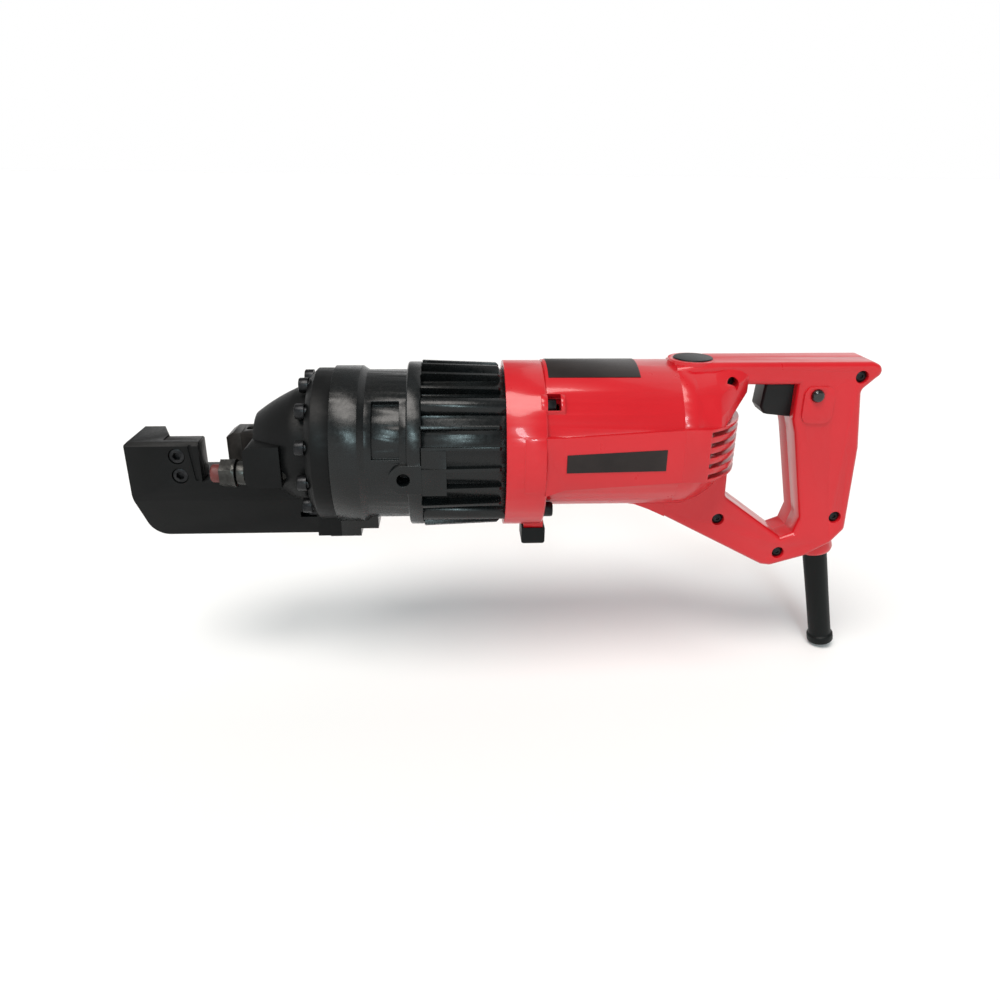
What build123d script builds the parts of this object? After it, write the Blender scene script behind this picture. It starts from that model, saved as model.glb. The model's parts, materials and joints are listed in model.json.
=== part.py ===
"""Portable electric-hydraulic rebar cutter, built as separate pieces.

Frame: millimetres, +X along the tool from the jaw to the handle, +Y to the user's right,
+Z up.  The origin is where the bar is cut: on the ram's axis, at the fixed cutter's face.
"""

from build123d import *

import os
from math import acos, atan2, cos, degrees, pi, radians, sin, sqrt, tan

os.makedirs("parts", exist_ok=True)

# ---------------------------------------------------------------- driving dimensions
# Fits
running = 0.05          # radial clearance of anything that turns or slides in a bore
loose = 0.3             # gap between neighbours that move apart
seat = 0.1              # gap round a piece that is clamped in a pocket
screw_gap = 0.2         # radial clearance of a screw in its through hole

# Jaw and C-shaped cutter head
jaw_opening = 14.0      # from the fixed cutter to the moving cutter as the tool stands
head_width = 40.0
arm_length = 47.5       # of the arm in front of the fixed cutter's face
arm_top = 7.8
throat_floor = -19.7
sole = -60.0            # flat underside of the head and of the cylinder's pad
bevel_top = -33.0       # the lower sides lean in below this height
bevel_depth = 6.0
nose_radius = 14.0
cutter_plane = -3.0     # the two cutters shear past each other at this Y
cutter_length = 24.0
cutter_thickness = 10.0
cutter_screw_r = 3.0
cutter_screw_head_r = 5.2
cutter_screw_places = ((-14.6, -1.6), (-14.0, -15.2))
neck_face = 36.0        # front of the dome that carries the ram
neck_front_r = 22.5
neck_rear_r = 38.5
neck_rear = 63.0
head_flange_front = 73.5
head_flange_r = 51.5

# Joint between head and cylinder
head_joint = 89.5
head_bolt_circle_r = 45.3
head_bolt_count = 12
head_bolt_r = 3.0
head_bolt_head_r = 5.0
head_bolt_head_height = 6.0
head_bolt_grip = 12.0   # thread depth in the cylinder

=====

**What you will do**. Extract the first line above and each line after it up to and including the one with "screw_gap = 0.2", please, exactly and with nothing else.

**Solution to this task**.
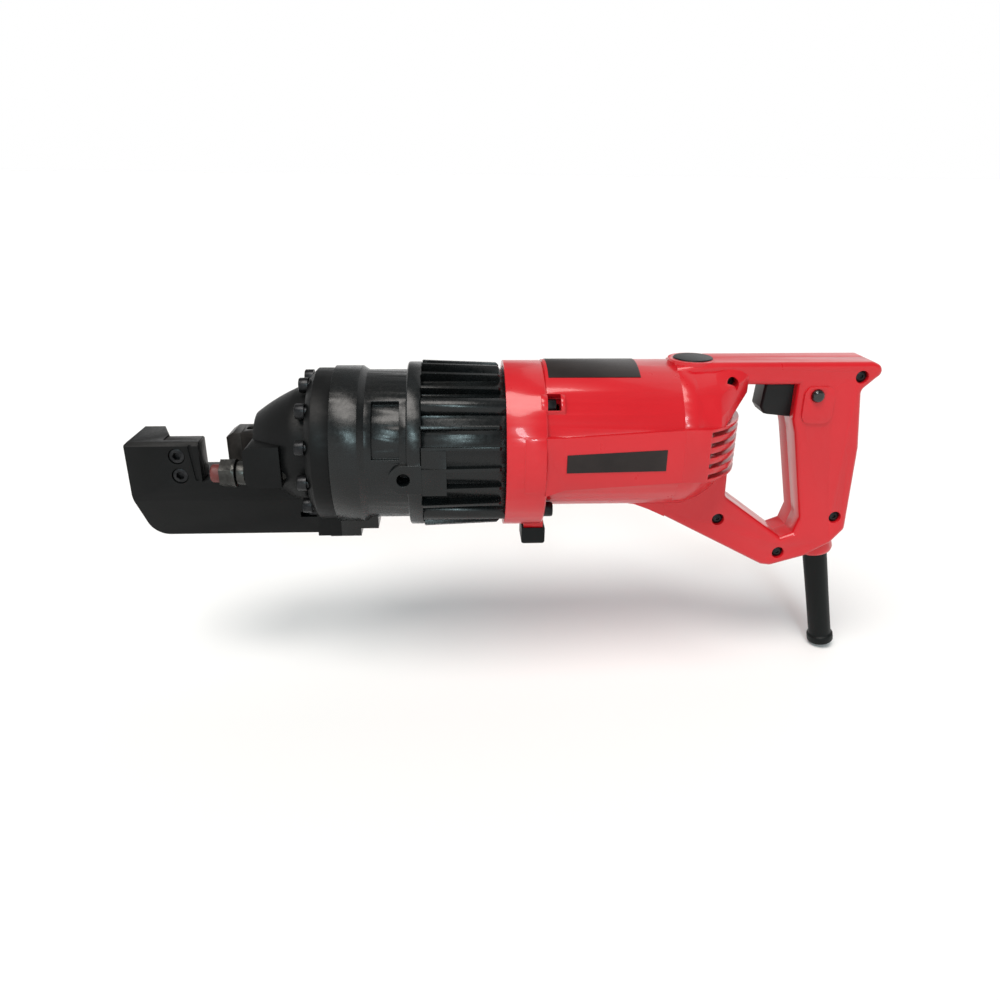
What build123d script builds the parts of this object? After it, write the Blender scene script behind this picture. It starts from that model, saved as model.glb. The model's parts, materials and joints are listed in model.json.
=== part.py ===
"""Portable electric-hydraulic rebar cutter, built as separate pieces.

Frame: millimetres, +X along the tool from the jaw to the handle, +Y to the user's right,
+Z up.  The origin is where the bar is cut: on the ram's axis, at the fixed cutter's face.
"""

from build123d import *

import os
from math import acos, atan2, cos, degrees, pi, radians, sin, sqrt, tan

os.makedirs("parts", exist_ok=True)

# ---------------------------------------------------------------- driving dimensions
# Fits
running = 0.05          # radial clearance of anything that turns or slides in a bore
loose = 0.3             # gap between neighbours that move apart
seat = 0.1              # gap round a piece that is clamped in a pocket
screw_gap = 0.2         # radial clearance of a screw in its through hole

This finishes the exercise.